Brendan O’Hara MP asked how many diesel-powered vessels travel to Antarctica each year and what the travel industry is doing to offset these carbon emissions? IAATO figures from the 2019-2020 season showed that 52 vessels travelled to Antarctica, and they say that 64 are expected this season. Gina Greer said that many guests enquire about carbon offset, but there are no IAATO rules relating to this as yet. However, individual tour operators do offer visitors the opportunity to offset their emissions, if they choose.
Brendan O’Hara MP asked who assesses the damage made by tourists and who is responsible for repairing it? Camilla Nichol from the UKAHT explained that any Antarctic Treaty signatory country has the right to inspect another country’s operations with very little warning. This could mean boarding ships or visiting bases and making sure that they’re adhering to the Polar Code. For example, a Chilean naval vessel inspected the main UKAHT base in 2019 and submitted a report to the Antarctic Treaty with a list of measures for improvement.
It is, in many ways, a self-monitoring system by the different Antarctic operators. Dr Jones said that national science programmes from Antarctic Treaty countries have been forced to clean up their act after they were found dumping waste into the ocean and it was spotted by tourist ships. She highlighted the need to monitor all human visitation in Antarctica – including that of national programmes – with the same rigour that is applied to tourism.
Dr Caroline Johnson MP asked how many scientists visit Antarctica each year. Simon Garrod from the British Antarctic Survey (BAS) estimated that 5,000 scientists are on the continent each season in summer, and approximately 1,000 in the winter.
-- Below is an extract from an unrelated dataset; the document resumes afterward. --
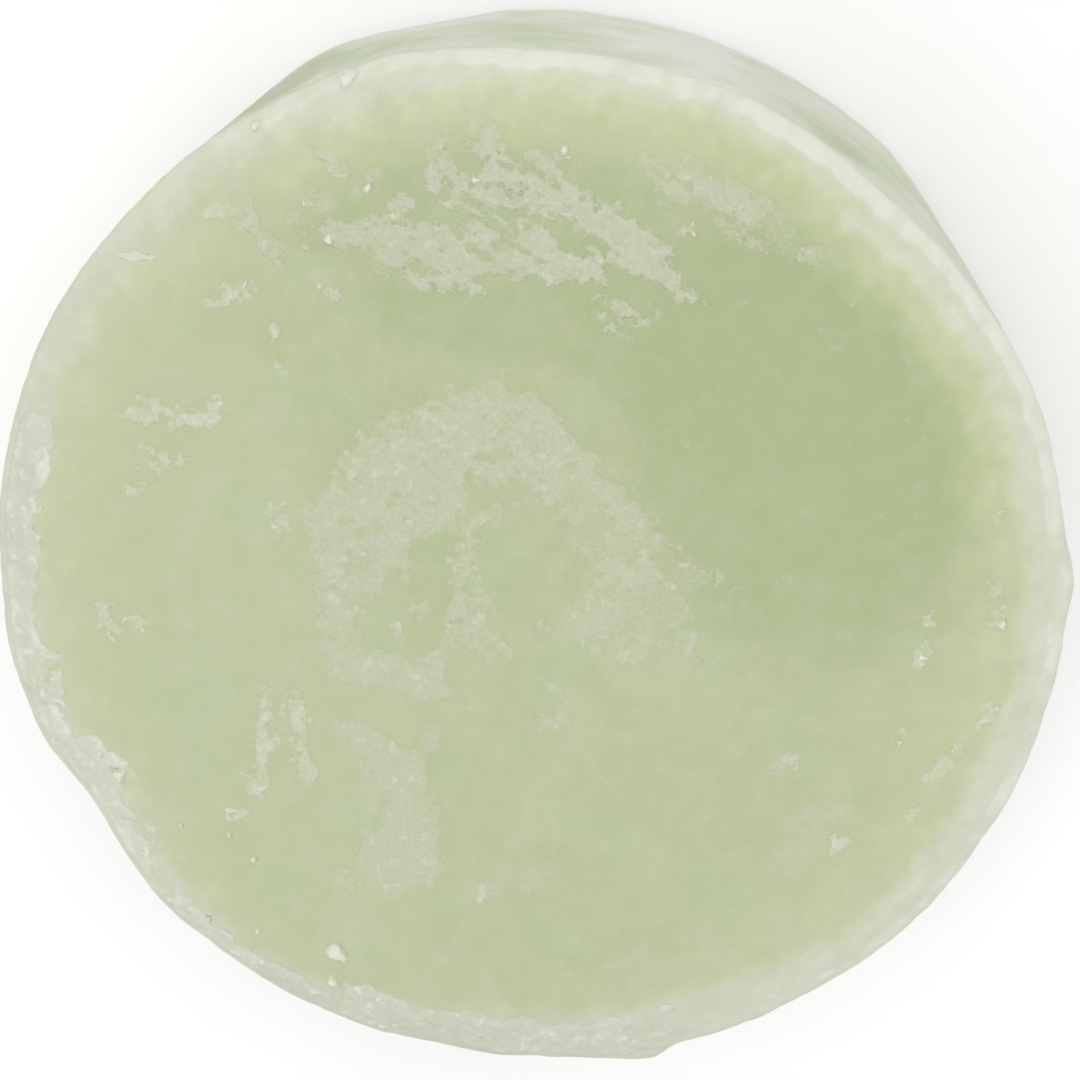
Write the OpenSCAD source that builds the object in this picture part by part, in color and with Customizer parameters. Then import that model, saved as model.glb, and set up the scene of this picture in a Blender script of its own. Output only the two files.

This can be compared to the 74,000 tourists that visited Antarctica in the 2019-2020 season – the highest number ever recorded by IAATO. Permits to visit Antarctica are given by government authorities eg the Foreign, Commonwealth & Development Office (FCDO) in the UK, so they control the number of visitors each season.
IAATO is currently investing in a Systematic Conservation Plan which will research and deliver solutions for the simultaneous management of tourism, science and biodiversity in the Antarctic Peninsula region. David Rootes from ALE said that there is considerably more tourist than scientific activity, but the time that each visitor spends on the continent must be taken into account when gauging impact. Most tourists spend just a few hours ashore (and 20,000 of the 2019-2020 season visitors never left their ships), while scientists can be there for months or a full year, so their impact may be much greater.
There is a lot of logistical collaboration between the diverse stakeholders on this remote continent. Many scientists, including Dr Jones, are grateful to be able to hitch a ride on tourist ships to reach their research locations, and ALE provides flights both for national programmes and research institutes. The UKAHT team at Port Lockroy record data on their local gentoo penguin colony for the British Antarctic Survey and Oxford University, and the Port Lockroy team relies upon tourist ships to bring their supplies and remove their waste. Tourist ships are the emergency responders for the UKAHT’s remote teams on the continent and, in-land, ALE’s remote weather stations provide forecasting for science teams and emergency rescue flights. In many ways, it’s a symbiotic relationship.
Lord Cromwell questioned whether what tourists gain from visiting Antarctica in person (as opposed to watching an Attenborough documentary) outweigh the impact disbenefits of their visits? He said that not every tourist is keen to become an ambassador for Antarctica, many just want the bragging rights of having been there. Most members of the panel agreed that Antarctic ambassadors can have real influence, summed up by Gina Greer from IAATO: “Our guests represent more than 100 nationalities each season and return with a greater understanding of Antarctica’s environment, its value to global science and how changes to the region can impact us all. We believe that responsible travel can be part of the solution to protecting Antarctica.”